Wilton D P, Collins R C
Tropenmed Parasitol. 1977 Sep;28(3):384-6.
The effectiveness of a mass separation technique, previously used for the extraction of larvae of lymphatic-dwelling filarial worms from batches of vector mosquitoes, was tested as a means of recovering infective-stage larvae of Onchocerca volvulus from Simulium ochraceum in Guatemala. Blood-engorged flies, collected from 10 infected human attractants, were maintained for 9 days to allow ingested microfilariae to develop to the infective stage.

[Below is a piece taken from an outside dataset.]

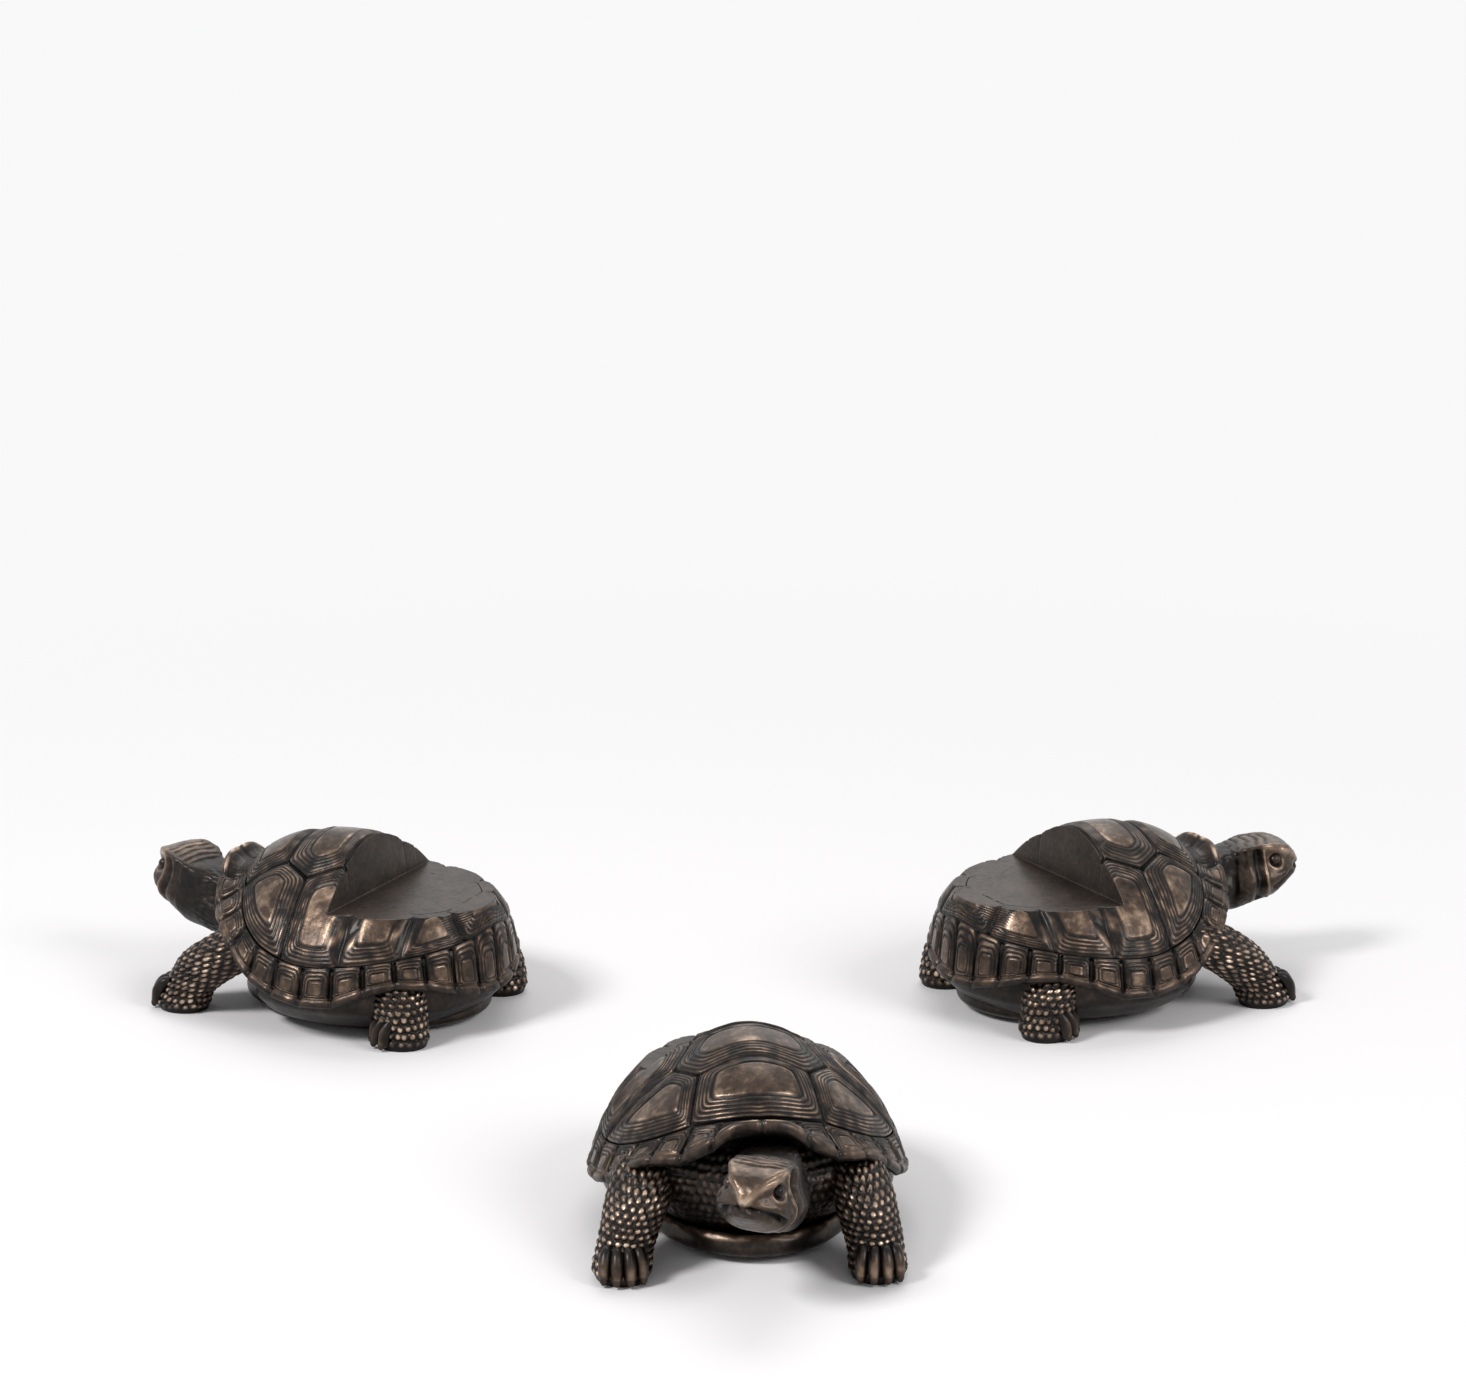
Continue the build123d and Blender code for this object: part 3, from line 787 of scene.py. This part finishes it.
def toe_forms(paw, angle, reach, arc_angle):
    """The toes of a paw and their claws, each set on an arc round its front and turned a little outwards."""
    forms = []
    for index in range(toe_count):
        turn = arc_angle * (2 * index / (toe_count - 1) - 1)
        out, heading = np.radians(angle + turn), np.radians(angle + turn * toe_turn_share)
        foot = np.array((paw[0] + reach * np.cos(out), paw[1] + reach * np.sin(out), 0))
        for path, radii, flatten, highlight_and_rub in (
                (toe_path, toe_radii, 0.9, 0.5), (claw_path, claw_radii, 1.0, 0.3)):
            local = tube(path, radii, toe_rows, toe_columns, flatten)
            grid = set_down(local, foot, heading)
            grid[..., 2] = np.maximum(grid[..., 2], 0)
            # Toes and claws are lighter along their fronts: partly rubbed metal, partly a painted highlight
            # where light catches their fronts.
            front = fade(local[..., 0], -0.2, 2.0) * (1 - 0.6 * fade(np.abs(local[..., 1]), 0.3, 1.1))
            wear = 0.04 + highlight_and_rub * front * (0.3 + 1.1 * mottle(grid, 1.6, 71))
            forms.append(form(grid, np.clip(wear, 0, 1)))
    return forms


def leg_forms():
    """Names and forms of the four legs."""
    made = {}
    for side, sign, seed in (("left", 1, 101), ("right", -1, 131)):
        made[f"front_{side}_leg"] = [
            leg_form(front_paws[side], front_shoulders[side], front_leg_height, front_leg_half_length,
                     front_leg_half_width, front_leg_stations, 126, 216, 22, seed)
        ] + toe_forms(front_paws[side], 0, front_toe_reach, front_toe_arc_angle)
        made[f"rear_{side}_leg"] = [
            leg_form(rear_paws[side], rear_shoulders[side], rear_leg_height, rear_leg_half_length,
                     rear_leg_half_width, rear_leg_stations, 84, 176, 20, seed + 50)
        ] + toe_forms(rear_paws[side], sign * rear_toe_angle, rear_toe_reach, rear_toe_arc_angle)
    return made


# ---- Head

jaw_corners = ((0.42, -1.0), (0.84, -0.66), (1.0, -0.2))
ledge_height, brow_height, brow_ledge = 0.36, 0.80, 0.07
head_stations = (
    (-0.44, 0.92, -1.42, 0.70, 0.74, 0.50), (-0.26, 0.97, -1.33, 0.80, 0.74, 0.54),
    (-0.08, 1.00, -1.21, 0.88, 0.74, 0.58), (0.12, 0.99, -1.08, 0.92, 0.72, 0.58),
    (0.30, 0.97, -0.98, 0.94, 0.69, 0.56), (0.47, 0.92, -0.86, 0.92, 0.64, 0.53),
    (0.62, 0.82, -0.64, 0.86, 0.58, 0.47), (0.74, 0.67, -0.46, 0.75, 0.52, 0.40),
    (0.85, 0.50, -0.30, 0.60, 0.45, 0.32), (0.92, 0.33, -0.18, 0.43, 0.38, 0.26),
    (0.96, 0.15, -0.04, 0.24, 0.35, 0.25),
)
brow_line = [
    (-2.5, 5.7, 4.6), (1.4, 5.7, 5.5), (3.6, 5.2, 5.6), (5.4, 4.6, 5.2), (7.2, 3.5, 4.6), (8.6, 2.4, 3.9),
    (9.8, 1.3, 3.0), (10.7, 0.5, 1.9), (11.1, 0.0, 1.0),
]
mouth_line = [
    (11.5, 0.0, 0.45), (11.0, 1.6, 0.4), (10.0, 2.9, 0.1), (8.8, 4.2, -0.6), (7.4, 5.4, -1.7),
    (5.7, 6.4, -3.3),
]
neck_brow_share = 0.74
neck_crown_share = 0.45
lip_rise = 1.0
eye_place = (5.5, 5.5, 2.6)
eye_sink = (0.35, 0.85, 0.05)
eye_size = 1.25
eye_ring = 1.95
furrows = (-4.6, -2.6, -0.6, 1.6, 3.6)


def head_axes():
    """The head's own directions as rows: forward, left and up, turned and then tilted."""
    turn, tilt = np.radians(head_turn_angle), np.radians(head_tilt_angle)
    about_z = np.array(((np.cos(turn), -np.sin(turn), 0), (np.sin(turn), np.cos(turn), 0), (0, 0, 1)))
    about_x = np.array(((1, 0, 0), (0, np.cos(tilt), -np.sin(tilt)), (0, np.sin(tilt), np.cos(tilt))))
    return (about_z @ about_x).T


def head_ring(along, half_width, low, high, brow, crown):
    """Corners of a neck or head section: round jaw, a ledge under the brow and a flat crown."""
    middle = (low + high) / 2
    shares = np.array(jaw_corners + ((brow + brow_ledge, ledge_height), (brow, brow_height), (crown, 1.0)))
    across, up = half_width * shares[:, 0], middle + (high - middle) * shares[:, 1]
    half = np.stack([np.full(len(shares), along), across, up], -1)
    return np.concatenate([half, half[::-1] * np.array((1, -1, 1))])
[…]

The numbers of Onchocerca larvae recovered after groups of these flies were crushed and washed into tissue culture fluid in Baermann funnels was compared with the numbers obtained by individual dissections of flies fed on the same subjects. The mass separation procedure gave a mean recovery rate of 0.03 larva/fly and detected larvae only in flies which had fed on those subjects with the highest microfilarial skin densities. Dissections yielded 0.50 larva/fly (a 16.7-fold increase) and detected larvae in flies collected from all test subjects. The explanation for the ineffectiveness of the mass separation technique may lie in the observed sluggishness of infective-stage Onchocerca larvae and a consequent inability to free themselves from the fly fragments in the Baermann funnel.